The effects of modes of hydrogen input and reactor configuration on reaction rate and H2 efficiency in the catalytic hydrogenation of alkynol to alkenol

Hydrogenation often involves three phases where hydrogen-on-demand is the typical mode of operation in industrial scale reactors. In research labs and publications, however, continuous hydrogen flow has been used. This paper investigates the effect of such modes of operation on reaction rate using a selective hydrogenation of 3-butyn-2-ol over Pd/Al₂O₃ to obtain 3-buten-2-ol as the model reaction. The two modes of operation were first tested in a commercial PARR stirred tank reactor and then repeated in an oscillatory baffled reactor (OBR) in order to validate the experimental results.

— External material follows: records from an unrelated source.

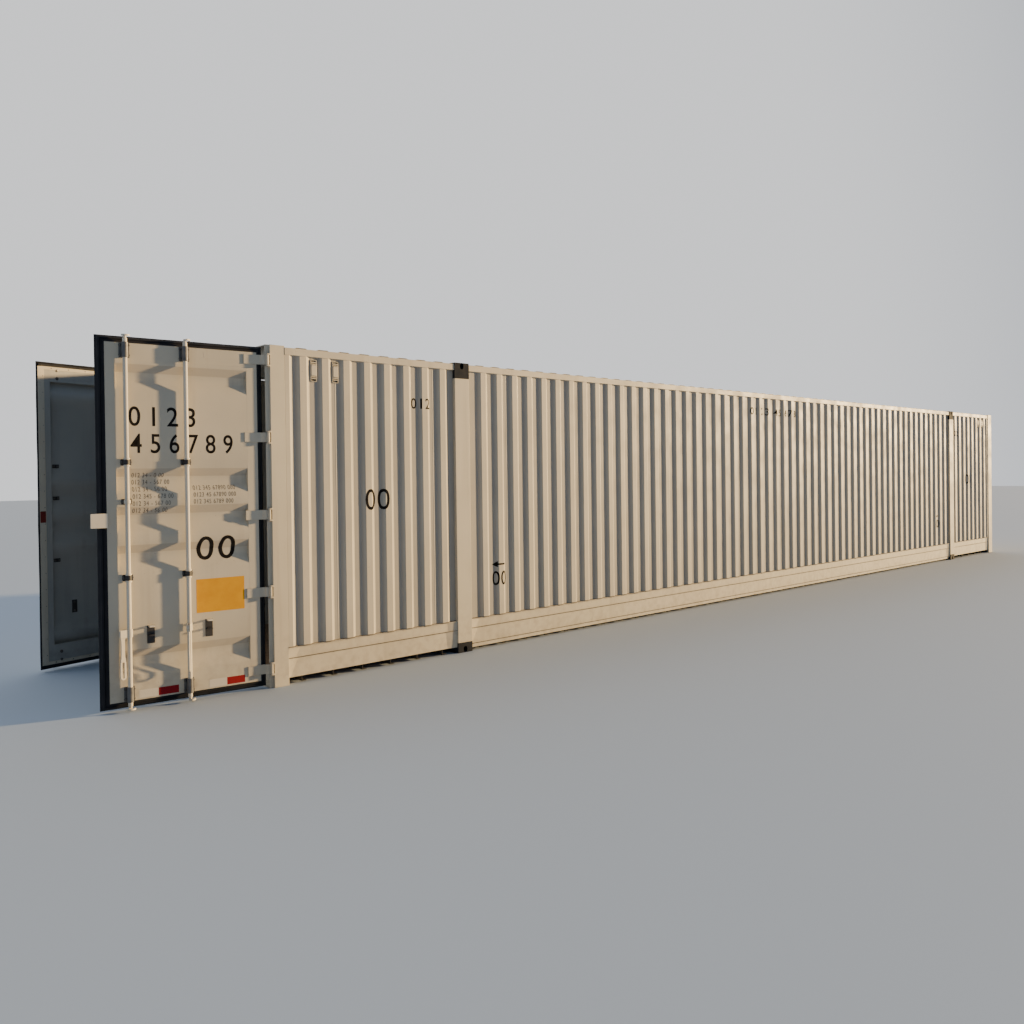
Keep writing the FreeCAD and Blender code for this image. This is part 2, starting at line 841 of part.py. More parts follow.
    def rod(self, name, rod_place, turned):
        """A lock rod with a cam at each end and the hub that carries its handle."""
        x, y = self.rod_centre(rod_place)
        out = door_gap + rod_place
        bar = post(x, y, rod_low + rod_end_length, rod_high - rod_end_length, rod_radius)
        core = post(x, y, rod_low, rod_high, rod_end_radius)
        cams = [self.claw(rod_place, rod_low, rod_low + cam_height),
                self.claw(rod_place, rod_high - cam_height, rod_high)]
        hub = post(x, y, handle_height - hub_height / 2, handle_height + hub_height / 2,
                   rod_radius + collar_wall)
        inner = handle_thick / 2 + hub_side_clear
        reach_out = handle_pivot + handle_width / 2
        cheeks = []
        for way in (-1, 1):
            depth = [rod_in + way * inner, rod_in + way * (inner + hub_cheek)]
            cheeks.append(self.block(depth, [out, out + reach_out],
                                     [handle_height - hub_height / 2, handle_height + hub_height / 2]))
        reach = inner + hub_cheek
        start = Vector(x - reach, y + self.side * handle_pivot, handle_height)
        pin = Part.makeCylinder(handle_pin_radius, 2 * reach, start, Vector(1, 0, 0))
        solid = fuse(core, bar, hub, pin, *(cams + cheeks))
        save("%s_%s" % (self.word, name), self.turn_rod(rod_place, turned, solid))

    def handle(self, name, rod_place, turned):
        """A flat bar that hangs from the hub's pin."""
        x, y = self.rod_centre(rod_place)
        out = door_gap + rod_place + handle_pivot
        half = handle_width / 2
        depth = [rod_in - handle_thick / 2, rod_in + handle_thick / 2]
        bar = self.block(depth, [out - half, out + half], [handle_height - handle_length, handle_height])
        start = Vector(x - handle_thick / 2, y + self.side * handle_pivot, handle_height)
        eye = Part.makeCylinder(half, handle_thick, start, Vector(1, 0, 0))
        hole = Part.makeCylinder(handle_pin_radius + handle_pin_clear, handle_thick, start, Vector(1, 0, 0))
        solid = fuse(bar, eye).cut(hole)
        save("%s_%s" % (self.word, name), self.turn_rod(rod_place, turned, solid))

    def build(self):
        self.frame()
        self.panel()
        self.seal()
        self.hinges()
        self.guides()
        self.catches()
        for number, rod_place in enumerate(rod_places):
            name = ("inner", "outer")[number]
            self.rod("%s_lock_rod" % name, rod_place, rod_turns[number])
            self.handle("%s_handle" % name, rod_place, rod_turns[number])

os.makedirs("parts", exist_ok=True)
side_walls()
roof()
front_wall()
castings()
lifting_frames()
rails()
floor()
crossmembers()
front_frame()
ventilators()
door_frame()
keepers()
save("door_hinge_lugs", *(hinge_lugs(-1) + hinge_lugs(1)))
right_door = Door(-1, "right", right_door_open)
left_door = Door(1, "left", left_door_open)
right_door.build()
right_door.cover()
left_door.build()
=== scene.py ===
import json
import math

import bmesh
import bpy
import numpy as np
from mathutils import Matrix, Vector


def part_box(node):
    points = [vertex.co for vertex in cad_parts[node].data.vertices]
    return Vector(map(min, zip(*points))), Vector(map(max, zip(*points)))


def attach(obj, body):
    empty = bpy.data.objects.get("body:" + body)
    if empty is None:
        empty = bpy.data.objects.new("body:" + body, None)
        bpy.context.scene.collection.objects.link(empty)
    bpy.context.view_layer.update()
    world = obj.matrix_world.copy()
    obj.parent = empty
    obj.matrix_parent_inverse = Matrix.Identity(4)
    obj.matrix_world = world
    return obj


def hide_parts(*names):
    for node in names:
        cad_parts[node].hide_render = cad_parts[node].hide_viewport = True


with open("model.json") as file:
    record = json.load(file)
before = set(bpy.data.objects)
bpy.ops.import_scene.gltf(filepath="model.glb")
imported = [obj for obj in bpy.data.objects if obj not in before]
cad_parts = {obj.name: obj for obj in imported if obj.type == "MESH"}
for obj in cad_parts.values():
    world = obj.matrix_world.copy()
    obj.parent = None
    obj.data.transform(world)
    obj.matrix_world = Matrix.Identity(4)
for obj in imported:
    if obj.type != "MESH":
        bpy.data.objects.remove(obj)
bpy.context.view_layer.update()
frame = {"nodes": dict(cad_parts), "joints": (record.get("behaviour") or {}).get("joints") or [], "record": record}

nodes = frame["nodes"]
joints = {joint["name"]: joint for joint in frame["joints"]}
halfLength = -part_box("door_corner_posts")[0].x  # the door posts' outer face; depths are counted in from it
wallFace = -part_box("right_wall")[0].y  # outermost face of the folded walls
print("frame loaded:", len(nodes), "nodes")


# Camera: three angles in degrees turn it from looking along +Y, then it is shifted slightly.
cameraSetup = {"place": (-11.401, -8.258, 1.779), "yaw": 43.97, "pitch": -0.48, "roll": -0.73,
               "lens": 30.74, "shift": (-0.045, -0.0304)}


# The view's axes come from yaw and pitch, then roll mixes the level axis with the upward one.
def makeCamera():
    yaw, pitch, roll = (math.radians(cameraSetup[key]) for key in ("yaw", "pitch", "roll"))
    ahead = np.array([math.sin(yaw) * math.cos(pitch), math.cos(yaw) * math.cos(pitch), math.sin(pitch)])
    level = np.array([math.cos(yaw), -math.sin(yaw), 0.0])
    upward = np.cross(level, ahead)
    right = math.cos(roll) * level + math.sin(roll) * upward
    top = -math.sin(roll) * level + math.cos(roll) * upward
    data = bpy.data.cameras.new("camera")
    data.sensor_width = 36.0
    data.lens = cameraSetup["lens"]
    data.shift_x, data.shift_y = cameraSetup["shift"]
    data.clip_end = 400.0
    camera = bpy.data.objects.new("camera", data)
    bpy.context.scene.collection.objects.link(camera)
    turn = Matrix((right, top, -ahead)).transposed()
    camera.matrix_world = Matrix.Translation(cameraSetup["place"]) @ turn.to_4x4()
    bpy.context.scene.camera = camera


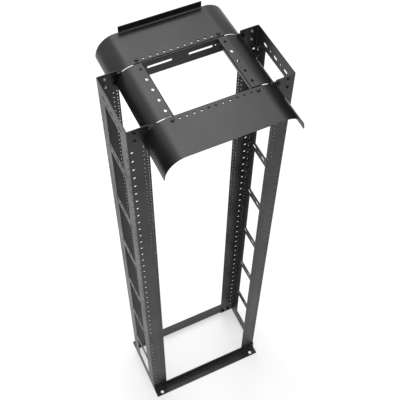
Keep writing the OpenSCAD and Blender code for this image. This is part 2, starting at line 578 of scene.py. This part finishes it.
@dataclass
class Sheets:
    """Formed sheets of the frame that share one finish."""

    nodes: tuple[str, ...]
    coat: PowderCoat

    def dress(self, frame: dict) -> bpy.types.Material:
        """Gives the sheets their coat.


        Returns:
            The coat's material.
        """
        made = self.coat.material()
        for name in self.nodes:
            data = frame["nodes"][name].data
            data.materials.clear()
            data.materials.append(made)
        LOG.info("coat %s on %d sheets", self.coat.name, len(self.nodes))
        return made


def inner_corner(node: str) -> tuple[Vector, Vector]:
    """Gives a node's lowest and highest corner in millimetres."""
    low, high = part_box(node)
    return low / MM, high / MM


@dataclass
class SideChannels:
    """The two formed side channels: posts, closed webs and web bars."""

    coat: PowderCoat
    bar_n: int = 6
    sheet_t: float = 2.7
    bolt_in: float = 26.0
    bolt_down: tuple[float, ...] = (17.0, 53.0)
    bolt: HexBolt = HexBolt(thread_r=2.5, corner_r=4.8, head_h=3.4, nut_h=4.0,
                            washer_r=5.6, washer_t=1.0, stud_out=2.0)

    def nodes(self) -> tuple[str, ...]:
        """Lists the channels' nodes."""
        names = []
        for side in ("left", "right"):
            names += [f"{side}_front_post", f"{side}_rear_post"]
            names += [f"{side}_top_web", f"{side}_foot_web"]
            names += [f"{side}_web_bar_{i + 1}" for i in range(self.bar_n)]
        return tuple(names)

    def build(self, frame: dict, nut: bpy.types.Material) -> bpy.types.Material:
        """Coats the channels and adds the small bolts at the flanges' tops.

        Args:
            nut: Finish of the nuts.

        Returns:
            The coat's material.
        """
        made = Sheets(self.nodes(), self.coat).dress(frame)
        joint = BoltedJoint("flange_top_bolts", Slot.FRAME, self.bolt)
        for side in Side:
            for end in End:
                node = f"{side.name.lower()}_{end.name.lower()}_post"
                low, high = inner_corner(node)
                outer = low.x if side is Side.LEFT else high.x
                face = low.y if end is End.FRONT else high.y
                x = outer - side.value * self.bolt_in
                for down in self.bolt_down:
                    point = Vector((x, face, high.z - down))
                    joint.add(point, Vector((0, end.value, 0)), self.sheet_t)
        joint.build(made, nut)
        return made


@dataclass
class BaseAngles:
    """The two angles that carry the channels and take the floor anchors."""

    coat: PowderCoat
    angle_t: float = 4.8
    sheet_t: float = 2.7
    bolt_in: tuple[float, ...] = (28.0, 60.0)
    bolt_up: float = 29.0
    bolt: HexBolt = HexBolt()

    def build(self, frame: dict, nut: bpy.types.Material) -> None:
        """Coats the angles and bolts them to the posts' feet.

        Args:
            nut: Finish of the nuts.
        """
        nodes = tuple(f"{end.name.lower()}_base_angle" for end in End)
        made = Sheets(nodes, self.coat).dress(frame)
        joint = BoltedJoint("base_angle_bolts", Slot.FRAME, self.bolt)
        grip = self.angle_t + self.sheet_t
        for end, node in zip(End, nodes):
            low, high = inner_corner(node)
            inner = high.y if end is End.FRONT else low.y
            face = inner + end.value * self.angle_t
            for side in Side:
                for bolt_in in self.bolt_in:
                    x = side.value * (high.x - bolt_in)
                    point = Vector((x, face, self.bolt_up))
                    joint.add(point, Vector((0, end.value, 0)), grip)
        joint.build(made, nut)


@dataclass
class TopCrossmembers:
    """The slotted plates between the channels, under the trough."""

    coat: PowderCoat
    sheet_t: float = 2.7
    bolt_in: float = 9.0
    bolt_up: tuple[float, ...] = (13.0, 41.0)
    bolt: HexBolt = HexBolt(thread_r=3.0, corner_r=5.8, head_h=4.0, nut_h=5.0,
                            washer_r=6.6, washer_t=1.2, stud_out=2.5)

    def build(self, frame: dict, nut: bpy.types.Material) -> None:
        """Coats the crossmembers and bolts their ends to the flanges.

        Args:
            nut: Finish of the nuts.
        """
        nodes = tuple(f"{end.name.lower()}_top_crossmember" for end in End)
        made = Sheets(nodes, self.coat).dress(frame)
        joint = BoltedJoint("crossmember_bolts", Slot.FRAME, self.bolt)
        for end, node in zip(End, nodes):
            low, high = inner_corner(node)
            post = inner_corner(f"left_{end.name.lower()}_post")
            face = post[0].y if end is End.FRONT else post[1].y
            for side in Side:
                for bolt_up in self.bolt_up:
                    x = side.value * (high.x - self.bolt_in)
                    point = Vector((x, face, low.z + bolt_up))
                    joint.add(point, Vector((0, end.value, 0)), 2 * self.sheet_t)
        joint.build(made, nut)


@dataclass
class CableTrough:
    """The trays and side troughs, with the bolts in the trays' end holes."""

    coat: PowderCoat
    sheet_t: float = 2.7
    row_in: float = 13.3
    row_half: float = 150.0
    bolt: HexBolt = HexBolt(thread_r=3.6, corner_r=6.6, head_h=4.2, nut_h=5.5,
                            washer_r=7.6, washer_t=1.2, stud_out=2.5)

    def build(self, frame: dict, nut: bpy.types.Material) -> None:
        """Coats the trough and bolts the trays to the crossmembers.

        Args:
            nut: Finish of the nuts.
        """
        nodes = ("front_trough_tray", "rear_trough_tray",
                 "left_side_trough", "right_side_trough")
        made = Sheets(nodes, self.coat).dress(frame)
        joint = BoltedJoint("tray_bolts", Slot.TROUGH, self.bolt)
        low, high = inner_corner("front_trough_tray")
        for end in End:
            for side in Side:
                y = end.value * (self.row_in - high.y)
                point = Vector((side.value * self.row_half, y, high.z))
                joint.add(point, Vector((0, 0, 1)), 2 * self.sheet_t)
        joint.build(made, nut)


@dataclass(frozen=True)
class DarkCard:
    """Black felt on a studio card: dull and very dark, with a short nap."""

    name: str = "black felt card"
    shade: str = "0c0c0c"

    def material(self) -> bpy.types.Material:
        """Builds the felt's material."""
        made, tree = new_material(self.name)
        felt = add_node(
            tree, "ShaderNodeBsdfDiffuse", {"Color": linear(self.shade)}
        ).outputs[0]
        add_node(tree, "ShaderNodeOutputMaterial", {"Surface": felt})
        return made


@dataclass
class Studio:
    """Plain studio: white paper, a soft lamp overhead, a pale world, dark cards.

    The cards stand left and right. Only reflections see them: they keep the
    curved sheets from washing out, as black cards do in a product studio.
    """

    paper: StudioPaper
    card: DarkCard
    floor_half: float = 30.0
    lamp_width: float = 4.0
    lamp_depth: float = 6.5
    lamp_radiance: float = 3.2
    lamp_place: tuple[float, float, float] = (0.5, 2.3, 7.0)
    card_out: float = 2.6
    card_half: float = 2.2
    card_up: float = 2.9
    world_level: float = 0.3
    world_shown: float = 0.7
    eye: tuple[float, float, float] = (-740.1, -1545.4, 3874.5)
    heading: float = 26.203
    pitch: float = 54.944
    roll: float = 0.895
    lens: float = 67.05
    sensor: float = 36.0
    sight: float = 100.0

    def build(self) -> None:
        """Sets up the floor, the lamp, the world and the camera."""
        self._floor()
        self._cards()
        self._lamp()
        self._world()
        self._camera()

    def _floor(self) -> None:
        """Lays the paper on the floor."""
        mesh = bmesh.new()
        bmesh.ops.create_grid(mesh, x_segments=2, y_segments=2, size=self.floor_half)
        data = bpy.data.meshes.new("studio_floor")
        mesh.to_mesh(data)
        mesh.free()
        data.materials.append(self.paper.material())
        floor = bpy.data.objects.new("studio_floor", data)
        bpy.context.scene.collection.objects.link(floor)

    def _cards(self) -> None:
        """Stands the dark cards left and right of the rack."""
        felt = self.card.material()
        unseen = ("camera", "diffuse", "transmission", "shadow", "volume_scatter")
        for name, turn in (("left", 90), ("right", -90)):
            mesh = bmesh.new()
            bmesh.ops.create_grid(mesh, x_segments=1, y_segments=1, size=self.card_half)
            place = (
                Matrix.Rotation(math.radians(turn), 4, "Z")
                @ Matrix.Translation((0, self.card_out, self.card_up))
                @ Matrix.Rotation(math.radians(90), 4, "X")
            )
            bmesh.ops.transform(mesh, matrix=place, verts=mesh.verts)
            data = bpy.data.meshes.new(f"studio_card_{name}")
            mesh.to_mesh(data)
            mesh.free()
            data.materials.append(felt)
            card = bpy.data.objects.new(f"studio_card_{name}", data)
            for ray in unseen:
                setattr(card, f"visible_{ray}", False)
            bpy.context.scene.collection.objects.link(card)

    def _lamp(self) -> None:
        """Hangs the soft lamp overhead."""
        light = bpy.data.lights.new("overhead_softbox", "AREA")
        light.shape = "RECTANGLE"
        light.size = self.lamp_width
        light.size_y = self.lamp_depth
        light.energy = self.lamp_radiance * math.pi * self.lamp_width * self.lamp_depth
        lamp = bpy.data.objects.new("overhead_softbox", light)
        lamp.location = self.lamp_place
        bpy.context.scene.collection.objects.link(lamp)

    def _world(self) -> None:
        """Makes the world pale, and white where it is seen."""
        world = bpy.data.worlds.new("studio")
        world.use_nodes = True
        tree = world.node_tree
        tree.nodes.clear()
        level = seen_directly(tree, self.world_shown, self.world_level)
        glow = add_node(
            tree, "ShaderNodeBackground",
            {"Color": (1.0, 1.0, 1.0, 1.0), "Strength": level},
        ).outputs[0]
        add_node(tree, "ShaderNodeOutputWorld", {"Surface": glow})
        bpy.context.scene.world = world

    def _camera(self) -> None:
        """Places the camera, looking down on the rack from its front left."""
        az, el, roll = (math.radians(a) for a in (self.heading, self.pitch, self.roll))
        ahead = Vector(
            (math.sin(az) * math.cos(el), math.cos(az) * math.cos(el), -math.sin(el))
        )
        level = Vector((math.cos(az), -math.sin(az), 0.0))
        above = level.cross(ahead)
        right = math.cos(roll) * level + math.sin(roll) * above
        up = -math.sin(roll) * level + math.cos(roll) * above
        data = bpy.data.cameras.new("camera")
        data.lens = self.lens
        data.sensor_width = self.sensor
        data.clip_end = self.sight
        camera = bpy.data.objects.new("camera", data)
        turn = Matrix((right, up, -ahead)).transposed().to_4x4()
        camera.matrix_world = Matrix.Translation(Vector(self.eye) * MM) @ turn
        bpy.context.scene.collection.objects.link(camera)
        bpy.context.scene.camera = camera


def main() -> None:
    """Builds the dressed rack and its studio, in order."""
    logging.basicConfig(level=logging.INFO, format="%(name)s: %(message)s")
    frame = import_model()
    bpy.context.scene.view_settings.view_transform = "Standard"

    frame_coat = PowderCoat("semi gloss black powder coat", "1c1c1d", "343435", 0.4)
    base_coat = PowderCoat("satin black powder coat", "1b1b1c", "363637", 0.44)
    trough_coat = PowderCoat(
        "semi gloss charcoal powder coat", "1d1d1e", "39393b", 0.31
    )
    zinc = ZincPlate("bright zinc plate").material()
    black_zinc = ZincPlate("black zinc plate", "2c2c2f", "1c1c1e").material()

    SideChannels(frame_coat).build(frame, zinc)
    BaseAngles(base_coat).build(frame, black_zinc)
    TopCrossmembers(frame_coat).build(frame, black_zinc)
    CableTrough(trough_coat).build(frame, black_zinc)
    Studio(StudioPaper(), DarkCard()).build()


if __name__ == "__main__":
    main()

Our investigation demonstrates that an enhanced reaction performance and 10 times better H₂ efficiency were obtained when the pressure was maintained constant during the reaction by feeding gas as required, ie hydrogen-on-demand mode. The method of a continuous flow of hydrogen in hydrogenation means that excess hydrogen is vented out when operating at ambient pressures or builds up at elevated pressures. Our work also enables a comparison of reactor designs on reactor performance, and three times higher H₂ efficiency and 2.3 times shorter residence time were achieved when using the OBR instead of the PARR due to its enhanced and uniform mixing, regardless of the mode of operation.